Can you rent out your investment property to your children or other family members and still claim negative gearing?

Yes, you can rent your investment property to your children or other family members and still claim negative gearing—but there are strict conditions you need to meet. The rental arrangement must pass the ATO’s “arms-length” test.

In simple terms, the Australian Taxation Office (ATO) wants to make sure the rental setup is genuine and commercial—not just a personal arrangement disguised as an investment. That means:

You must charge market rent. If you rent the property to your kids or family members at below-market rent—even with good intentions—you won’t be able to claim the full tax deductions. The ATO will require you to proportion your expenses based on the rent you actually receive.

For example: Let’s say the market rent for your property is $600 per week, but you’re only charging your adult child $420 per week. That’s 70% of the market rent. In this case, you’ll only be able to claim 70% of your allowable expenses—such as loan interest, council rates, and maintenance costs.

There should be a formal lease agreement. Just like any standard tenancy, put everything in writing. Include the rent amount, payment schedule, bond details, and tenant obligations.

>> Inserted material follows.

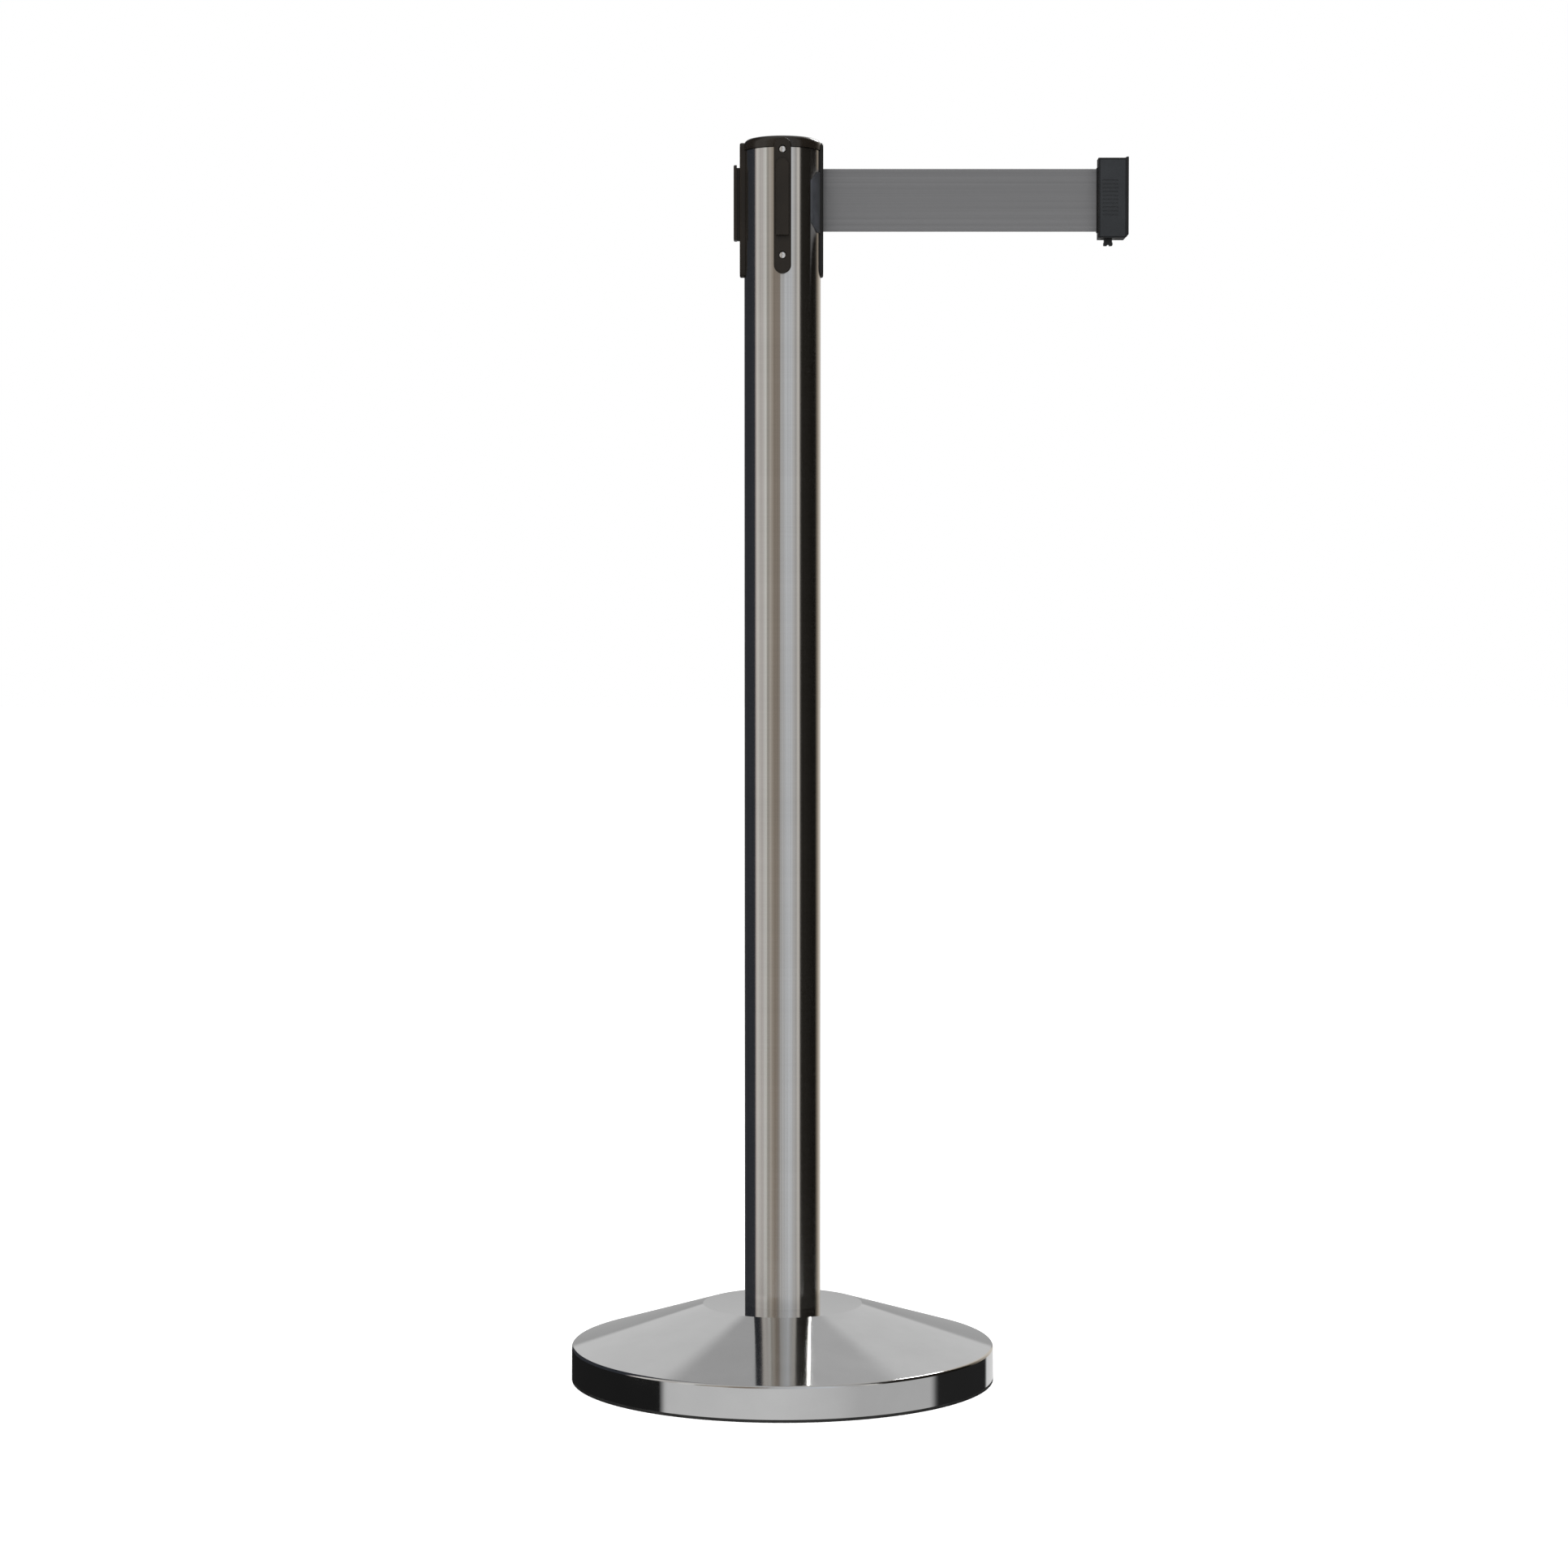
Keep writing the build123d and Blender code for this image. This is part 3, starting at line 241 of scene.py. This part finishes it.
def moulded_plastic(name, colour, roughness, gloss=0.3, grain_depth=0.00002):
    """Moulded plastic: spark-eroded grain, with faint flow marks in the tone."""
    material, tree, shader = new_material(name)
    grain = noise(tree, (2600, 2600, 2600), 2.0)
    flow = noise(tree, (35, 35, 35), 4.0)
    tree.links.new(tones(tree, flow, scaled(colour, 0.82), scaled(colour, 1.2)), shader.inputs["Base Color"])
    mixed = math_node(tree, "MULTIPLY_ADD", grain, 0.5, math_node(tree, "MULTIPLY", flow, 0.5))
    tree.links.new(
        spread(tree, mixed, 0.3, 0.7, roughness - 0.06, roughness + 0.06), shader.inputs["Roughness"]
    )
    shader.inputs["Specular IOR Level"].default_value = gloss
    bump(tree, shader, grain, grain_depth, 0.4)
    return material


def bezel_plastic():
    """The bezel's moulding: its strip black, and its thin wings round the tube a smooth blue-grey that is a
    painted sheen of the curved plastic.
    """
    material, tree, shader = new_material("bezel_moulding")
    coordinate = tree.nodes.new("ShaderNodeTexCoord")
    axes = tree.nodes.new("ShaderNodeSeparateXYZ")
    tree.links.new(coordinate.outputs["Object"], axes.inputs["Vector"])
    side = math_node(tree, "ABSOLUTE", axes.outputs["Y"])
    strip_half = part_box("receiver_front")[1].x
    # Painted sheen: beyond the strip's edge, the wings take a lighter blue-grey in place of the curved
    # plastic's highlight.
    wing_sheen_share = spread(tree, side, strip_half, strip_half + WING_SHEEN_BLEND, 0, 1)
    flow = noise(tree, (160, 160, 90), 4.0)
    black = tones(tree, flow, scaled(BEZEL_BLACK, 0.82), scaled(BEZEL_BLACK, 1.2))
    painted_sheen = tones(tree, flow, scaled(WING_PAINTED_SHEEN, 0.70), scaled(WING_PAINTED_SHEEN, 1.25))
    tree.links.new(mix_colour(tree, wing_sheen_share, black, painted_sheen), shader.inputs["Base Color"])
    tree.links.new(spread(tree, flow, 0.3, 0.7, 0.30, 0.40), shader.inputs["Roughness"])
    shader.inputs["Specular IOR Level"].default_value = 0.35
    bump(tree, shader, noise(tree, (2600, 2600, 2600), 2.0), 0.00002, 0.4)
    return material


def worked_metal(name, colour, roughness, scale, depth, contrast=0.15):
    """A small metal part: mottled tone and roughness, and a worked surface."""
    material, tree, shader = new_material(name)
    mottle = noise(tree, (scale, scale, scale), 5.0)
    tree.links.new(
        tones(tree, mottle, scaled(colour, 1 - contrast), scaled(colour, 1 + contrast)),
        shader.inputs["Base Color"],
    )
    tree.links.new(
        spread(tree, mottle, 0.3, 0.7, roughness - 0.07, roughness + 0.07), shader.inputs["Roughness"]
    )
    shader.inputs["Metallic"].default_value = 1.0
    bump(tree, shader, mottle, depth, 0.6)
    return material


def ring_rubber():
    """Black rubber with a dusty bloom."""
    material, tree, shader = new_material("floor_ring_rubber")
    bloom = noise(tree, (60, 60, 60), 5.0)
    tree.links.new(tones(tree, bloom, RUBBER_DARK, RUBBER_BLOOM), shader.inputs["Base Color"])
    tree.links.new(spread(tree, bloom, 0.3, 0.7, 0.62, 0.8), shader.inputs["Roughness"])
    bump(tree, shader, noise(tree, (1800, 1800, 1800), 2.0), 0.00004, 0.6)
    return material


def woven_webbing():
    """Polyester webbing: a fine twill of warp along it, bound by weft, with faint lengthwise stripes."""
    material, tree, shader = new_material("belt_webbing")
    coordinate = tree.nodes.new("ShaderNodeTexCoord")
    axes = tree.nodes.new("ShaderNodeSeparateXYZ")
    tree.links.new(coordinate.outputs["Object"], axes.inputs["Vector"])
    warp_phase = math_node(tree, "MULTIPLY", axes.outputs["Z"], 2 * math.pi / WARP_PITCH)
    warp = math_node(tree, "SINE", warp_phase)
    weft_phase = math_node(tree, "MULTIPLY", axes.outputs["X"], 2 * math.pi / WEFT_PITCH)
    weft_phase = math_node(tree, "MULTIPLY_ADD", axes.outputs["Z"], math.pi / WARP_PITCH, weft_phase)
    weft = math_node(tree, "SINE", weft_phase)
    weave = math_node(tree, "MULTIPLY_ADD", math_node(tree, "MULTIPLY", warp, weft), 0.25, 0.5)
    weave = math_node(tree, "MULTIPLY_ADD", warp, 0.2, weave)
    stripes = noise(tree, (1.5, 1.5, 420), 3.0)
    fuzz = noise(tree, (900, 900, 900), 3.0)
    mixed = math_node(tree, "MULTIPLY_ADD", stripes, 0.75, math_node(tree, "MULTIPLY", weave, 0.12))
    mixed = math_node(tree, "MULTIPLY_ADD", fuzz, 0.13, mixed)
    tree.links.new(
        tones(tree, mixed, scaled(WEBBING_GREY, 0.86), scaled(WEBBING_GREY, 1.14), 0.25, 0.75),
        shader.inputs["Base Color"],
    )
    tree.links.new(spread(tree, fuzz, 0.3, 0.7, 0.72, 0.88), shader.inputs["Roughness"])
    shader.inputs["Sheen Weight"].default_value = 0.08
    shader.inputs["Sheen Roughness"].default_value = 0.5
    shader.inputs["Specular IOR Level"].default_value = 0.3
    bump(tree, shader, weave, 0.00006, 0.35)
    return material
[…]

The property must genuinely be available for rent. Your child or relative can’t live there rent-free or treat it like a holiday home. The ATO expects to see a genuine attempt to generate income.

Keep proper records. You’ll need to document rent payments, expenses, and any communication related to the tenancy. This helps show that the arrangement is being treated just like any other rental.

Also, be aware that renting to close family—especially children—might raise red flags with the ATO. They may take a closer look to confirm that your deductions are based on a real investment strategy, not a personal favour.